Trust me, if you want to write (or speak) and use that to build your practice via a newsletter or podcast or blog, you can. You know enough and have done enough, in your practice or business or personal life, to provide you with a library of material.

So stop telling yourself you don’t have anything to say. That’s a one-way ticket to Palookaville.

You also know how to write. If you’re not yet where you think you need to be on the write-o-meter, you can get there. Just keep writing (or speaking). Before you can say Joker Joker Joker, you’ll win the big prize.

What should you write about? Well, what did you do yesterday?

This week, I told you about a conversation I had with my accountant and a visit to the eye doctor. Next week, I’ll probably tell you about my gardener (again), and something he did or didn’t do. And here I am, telling you about someone who thinks I’m the bee’s knees in the marketing world, confessing to you that I’m not.

Hardly brilliant stuff. But I make it interesting, and that’s the key. It’s the one thing you need to get good at if you want people to read your stuff and keep reading it until they need your help or talk to someone they can refer.

The easy way to do that? Talk about things you know your reader is already interested in. To do that, you have to know your reader.

When you do, you know what they think about, what they want and don’t want, what they fear and what they covet.

Talk about those things. Or at least think about those things while you write about other things.

I know lawyers. It’s easy for me to talk about what’s in your head because it’s in my head, too. If I had a different market, if I was writing to physicians or engineers or real estate pros, I would research that market, to find out what they know and how they think.

I’d read what they read, listen to the speakers they listen to, talk to centers of influence in their market, and get to know what makes them tick.

That’s the easy part. But you have to do it.

The hard part, the part many lawyers have trouble with, is coming down from the ivory tower we tend to inhabit.

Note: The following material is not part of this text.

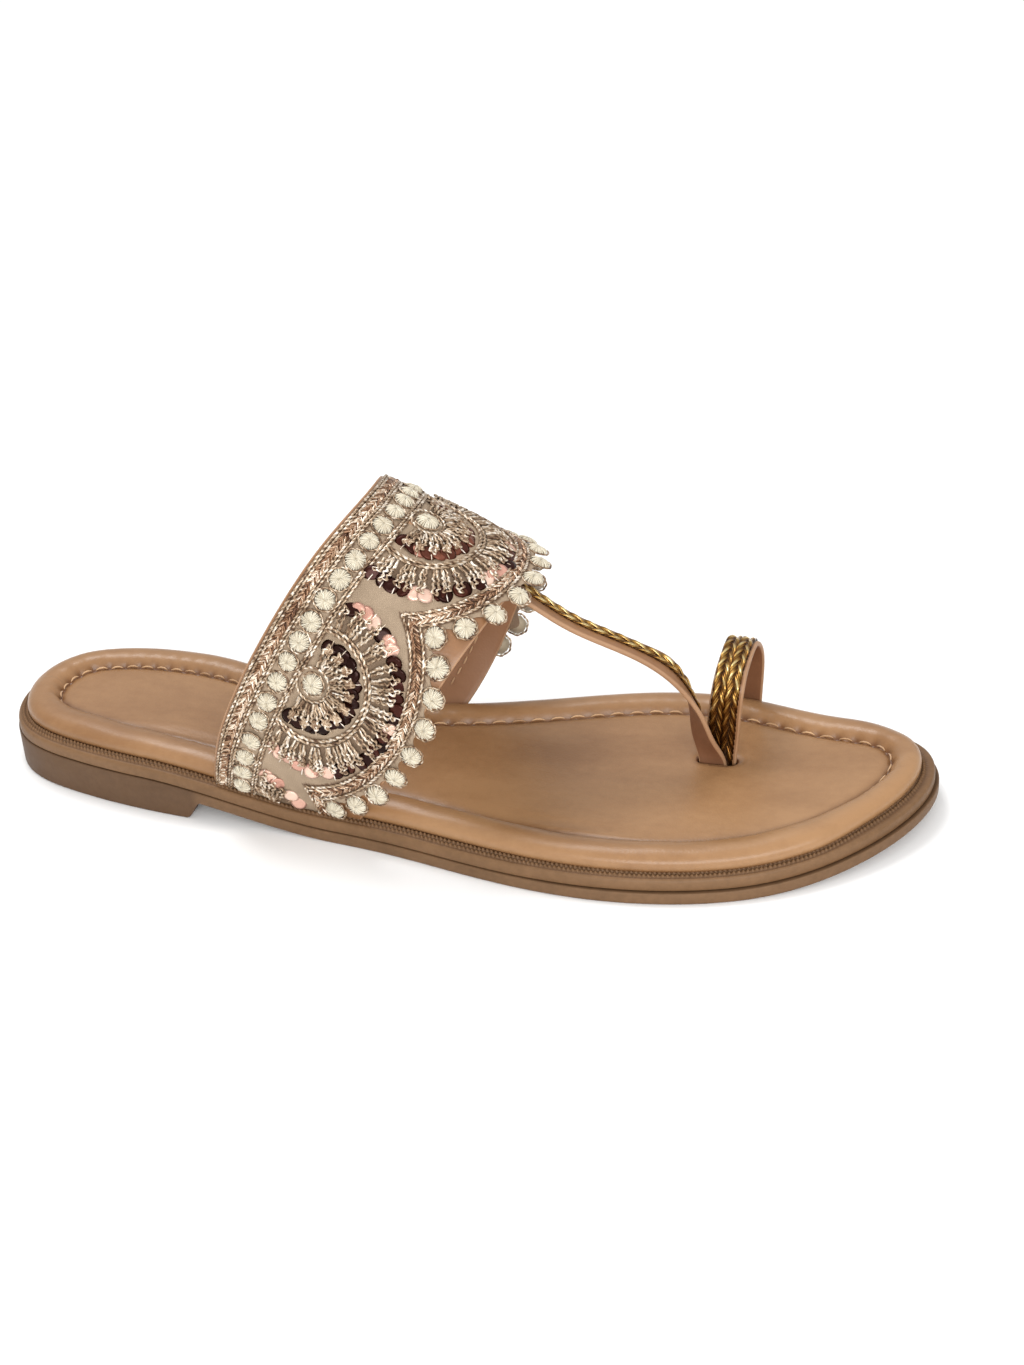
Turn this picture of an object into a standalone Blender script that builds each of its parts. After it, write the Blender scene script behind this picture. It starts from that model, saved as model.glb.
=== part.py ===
"""Right kolhapuri sandal: outsole with a low heel, welt plate, padded footbed and one-piece upper.

Standalone Blender 4.5 script, in metres with +Z up. Tables are in millimetres: x runs from the back of the
heel to the toe, y is positive on the medial side (towards the other foot), z is height above the floor.
"""
import math

import bmesh
import bpy
import numpy as np

MM = 0.001
PIECE_GAP = 0.3                # clearance between neighbouring pieces

# ---- sole ------------------------------------------------------------------------------------------
HEEL_END = (1.1, 2.6)          # rearmost point of the outline
TOE_END = (250.7, 12.2)        # foremost point of the outline
SOLE_SECTIONS = (              # x, lateral edge y, medial edge y
    (8.0, -15.3, 20.2),
    (26.0, -24.3, 28.2),
    (52.0, -29.7, 27.9),
    (85.0, -32.6, 23.8),
    (118.0, -36.8, 26.0),
    (148.0, -43.5, 35.0),
    (172.0, -46.0, 42.3),
    (196.0, -43.4, 43.5),
    (221.0, -33.0, 37.5),
    (238.0, -17.8, 32.6),
    (246.6, -4.9, 25.0),
)
OUTLINE_STATIONS = 46          # rows from heel to toe
HEEL_BREAST = (61.0, 65.0)     # x of the heel block's front face, at the floor and at the plate
OUTSOLE_THICKNESS = 3.4
HEEL_RISE = 6.8                # how much higher the heel seat is than the forefoot
ARCH = (47.0, 103.0)           # x over which the sole comes down from the heel seat to the forefoot
TOE_SPRING = 4.3
TOE_SPRING_START = 205.0
SOLE_END = 250.0
WELT_HEIGHT = 3.7              # from the top of the outsole to the top of the welt
WELT_INSET = (0.3, 1.0)        # welt side behind the outsole side: at the heel, at the toe
WELT_INSET_SPAN = (130.0, 200.0)
STRIP_WIDTH = 4.35             # knurled strip on top of the welt, outside the footbed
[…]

If you want to win friends and influence clients, you have to be yourself. Not your lawyer-self. Your human self, warts and all.

You have talk to folks, not at them. Have a conversation, not deliver a lecture or submit a brief.

You can’t connect with people by being aloof and professional and unapproachable. Just talk, like you would if they were sitting next to them having a beer or a cup of coffee.

That doesn’t mean you have to be unprofessional. Just human.

I know, I know, I get away with murder because I’m writing to you, a colleague. We’re comrades, made from the same cloth, brothers and sisters, friends with benefits. . . uh, well, you know what I mean.

When you’re a lawyer writing to clients and prospects, you can’t have a potty mouth or joke about whatever comes into your head. You need to be more decorous, so they don’t think you’re too weird to be their lawyer.

But this is only a matter of degree.

I can write “friends with benefits” and get away with you. You (probably) can’t. But you can still connect with people, by using a lighter touch, writing plainly and directly, and by not trying to impress anyone.

Don’t be the stuffy professor that puts everyone to sleep, be the cool teacher who’s smart and funny and tells great stories and makes learning fun.

Are you picking up on what I’m laying down?

One more thing.

Stop saying you don’t have time to do this. You do.

You don’t need to write every day. Once a week is great. Invest an hour writing something and sending it to the people who pay for your groceries and rent. The people who know, like, and trust you, or soon will.

Keep doing that, have fun with it, and one day, someone will call you a guru.